WHAT YOU SHOULD DO: Will you return, word for word, only the lines from the top of the data below down to and including the one with "from build123d import *"?

===== DATA BLOCK =====

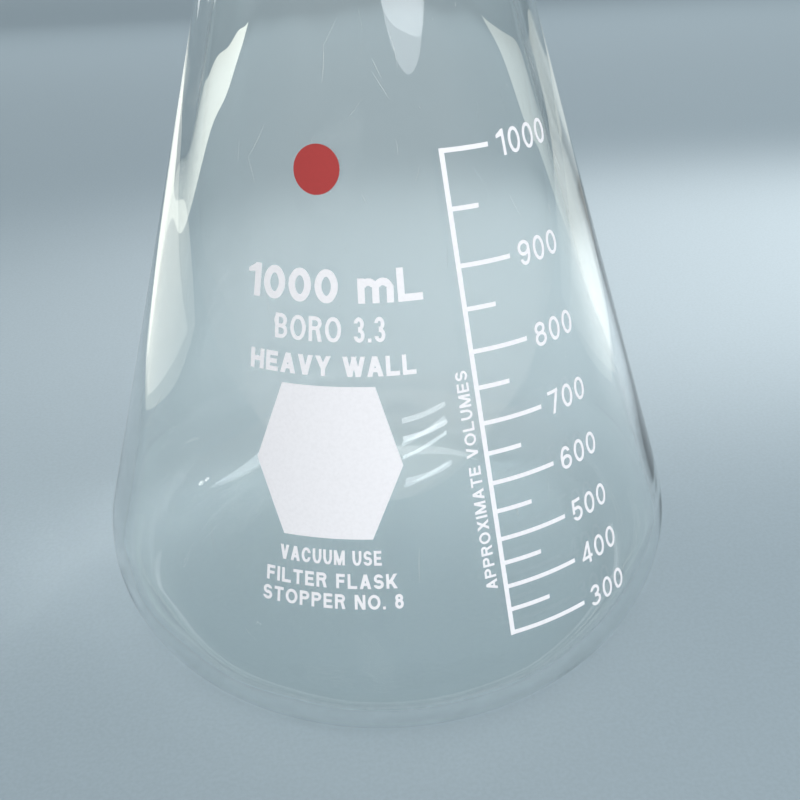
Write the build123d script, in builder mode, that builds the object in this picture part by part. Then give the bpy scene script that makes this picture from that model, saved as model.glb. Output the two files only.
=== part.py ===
"""Conical filter flask, 1000 mL, heavy wall, with a hose side arm and fired enamel print.

Millimetres, +Z up. The origin is the centre of the base, on the surface that the flask stands on.
Azimuths are degrees round the Z axis, from the front (-Y) towards the side arm (+X).
"""

import os
from functools import cache
from math import acos, asin, atan, atan2, cos, degrees, pi, radians, sin, sqrt, tan

from build123d import *

# ---- vessel ----
base_diameter = 136.0
overall_height = 230.0
wall = 3.5
heel_low_radius = 13.0  # the heel is two tangent arcs, tight below and open above
heel_high_radius = 28.0
heel_split_angle = 38.3  # how far below level the two arcs meet
foot_ring_width = 6.0  # flat ring that touches the bench
punt_height = 2.2  # push-up under the middle of the base
base_thickness = 4.8  # at the middle

# ---- neck and mouth ----
neck_diameter = 46.0
neck_share = 0.7576  # of the overall height, where the cone carried on would meet the neck
mouth_bore_diameter = 37.5  # takes a number 8 stopper, 33 to 41 mm across
shoulder_radius = 25.0  # blend from the cone to the neck
rim_overhang = 4.0  # of the bead, all round the neck
rim_height = 8.0
rim_flare = 3.0  # height of the slope under the rim
rim_edge_radius = 3.2
rim_neck_radius = 3.0
mouth_edge_radius = 1.6

# ---- side arm ----
arm_drop = 27.0  # of its axis, below the top of the rim
arm_tip_reach = 64.0  # from the flask's axis
arm_diameter = 9.5
arm_bore_diameter = 6.5
arm_weld_radius = 4.0  # fillet of the seal to the neck
arm_tip_round = 0.7
olive_diameter = 11.2
olive_count = 3
olive_pitch = 5.5
olive_setback = 4.0  # plain nose before the first olive
nose_diameter = 8.4

# ---- fired enamel ----
enamel_thickness = 0.08
letter_reach = 4.0  # how far a character is carried through the wall before it is trimmed
artwork_reach = 18.0  # the same for artwork as tall as the cone
print_low = 24.0
print_high = 127.0

# ---- volume scale ----
# height of each numbered mark, by volume in mL; the marks between stand half way
mark_heights = {
    300: 30.9,
    400: 40.5,
    500: 50.2,
    600: 61.4,
    700: 73.0,
    800: 86.4,
    900: 101.8,
    1000: 121.5,
}
spine_width = 0.95
tick_thickness = 0.8
spine_foot_azimuth = 21.0
spine_lean = 0.0247  # degrees lost for each mm of height
minor_tip_foot_azimuth = 29.1
minor_tip_lean = 0.0305
major_tip_foot_azimuth = 36.3
major_tip_lean = 0.0435
tick_droop = 0.04  # fall for each mm along a mark
numeral_height = 4.5
numeral_stroke = 0.62
numeral_gap = 2.1
numeral_drop = 2.95  # baseline below its mark
numeral_space = 0.22  # all spaces are shares of the cap height
caption_cap_height = 2.35
caption_stroke = 0.42
caption_space = 0.2
caption_text = "APPROXIMATE VOLUMES"
caption_foot_azimuth = 19.3  # of its baseline, at the lowest mark
caption_foot = 40.8
caption_length = 42.6

# ---- label block ----
dot_azimuth = -14.2
dot_height = 119.6
dot_diameter = 8.4
spot_azimuth = -11.4
spot_low = 53.9
spot_waist = 67.7
spot_high = 82.35
spot_top_width = 17.6
spot_waist_width = 28.2
spot_base_width = 17.4

# text, baseline height, first and last azimuth, cap height, stroke, space between characters
label_lines = {
    "capacity_label": ("1000 mL", 97.1, -31.0, 10.1, 5.85, 1.27, 0.12),
    "glass_label": ("BORO 3.3", 90.3, -23.4, 1.2, 4.4, 0.66, 0.2),
    "wall_label": ("HEAVY WALL", 84.2, -29.0, 7.3, 3.6, 0.8, 0.15),
    "duty_label": ("VACUUM USE", 48.8, -20.4, -1.6, 2.85, 0.5, 0.18),
    "type_label": ("FILTER FLASK", 44.2, -22.9, 1.0, 2.85, 0.54, 0.2),
    "stopper_label": ("STOPPER NO. 8", 40.1, -23.5, 1.9, 2.9, 0.54, 0.2),
}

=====

EXERCISE OUTPUT:
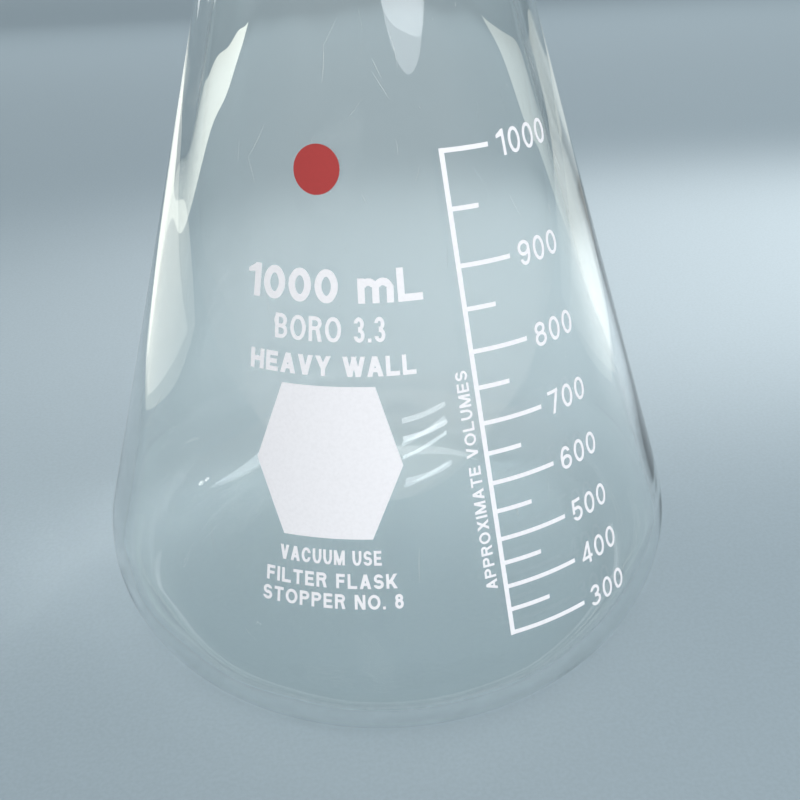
Write the build123d script, in builder mode, that builds the object in this picture part by part. Then give the bpy scene script that makes this picture from that model, saved as model.glb. Output the two files only.
=== part.py ===
"""Conical filter flask, 1000 mL, heavy wall, with a hose side arm and fired enamel print.

Millimetres, +Z up. The origin is the centre of the base, on the surface that the flask stands on.
Azimuths are degrees round the Z axis, from the front (-Y) towards the side arm (+X).
"""

import os
from functools import cache
from math import acos, asin, atan, atan2, cos, degrees, pi, radians, sin, sqrt, tan

from build123d import *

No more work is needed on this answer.